Miguel Simões Correia enfatiza que estas crianças e jovens são uma minoria particularmente vulnerável, sem capacidade organizativa e de auto-representação política, pelo que devem ser uma classe “especialmente cuidada”, cujos direitos devem ser particularmente protegidos “porque não têm capacidade de se fazer ouvir por si só.”

“É importante que quem pode decidir devolva a estas crianças a sua voz, que as oiça e que elas sejam tidas em conta em todas as questões que lhes são relativas”, conclui Simões Correia, em referência à participação da criança e dos jovens nos seus próprios processos judiciais.

E haverá realmente alguma forma de se prevenir os maus-tratos na infância?

“Nós não vamos (seria utópico dizê-lo) conseguir erradicar todas as situações de violência contra as crianças, porque temos múltiplas, em múltiplos contextos”, discorre Carla Ferreira. “Mas o facto é que, se tivermos a consciência de que os maus-tratos podem ser reais e que são situações universais – de que não acontecem apenas a crianças que estão numa situação de uma família mais pobre, mais desfavorecida ou que estão em contextos de vida muito diferentes do nosso, e que todas as crianças e jovens podem ser vítimas de um crime -, certamente estaremos aptos a, pelo menos, não só diminuir a frequência, mas também a diminuir o potencial impacto, porque nós teríamos pessoas adultas e crianças mais capacitadas a pedir ajuda, à mínima suspeita ou acontecimento”, diz.

Alerta, por fim, que a consciencialização é um passo “muito significativo” para a prevenção, numa perspetiva de estarmos atentos e, simultaneamente, darmos às próprias crianças ferramentas para identificar as situações e recorrerem a pessoas adultas da sua confiança para se precisarem de ajuda.

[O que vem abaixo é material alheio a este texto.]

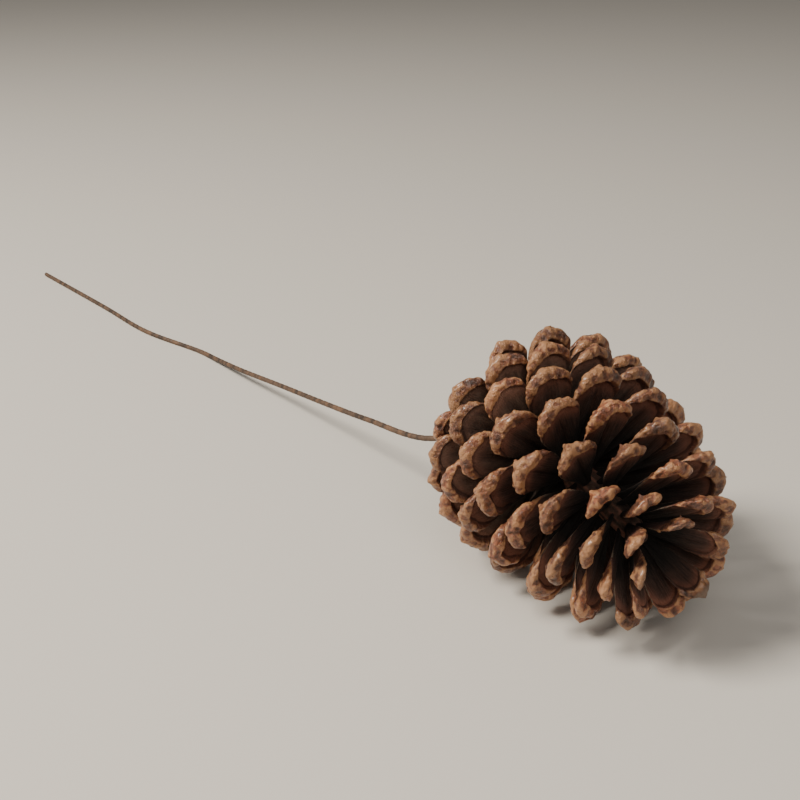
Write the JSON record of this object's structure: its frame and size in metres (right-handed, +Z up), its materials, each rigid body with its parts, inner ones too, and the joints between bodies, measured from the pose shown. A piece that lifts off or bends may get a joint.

“Eles dão todos os sinais e nós é que não vemos. Tentamos agir para “apagar fogos” e não nos preocupamos tanto com a prevenção, o que é muito cultural”, complementa Marisa Ferreira.

Citando as chamadas “palmadas educativas”, a responsável da APAV chama igualmente a atenção para a importância de termos uma sociedade que não permita qualquer tipo de violência. “Não tolerarmos a violência também é um passo na diminuição da sua frequência”, conclui Carla Ferreira.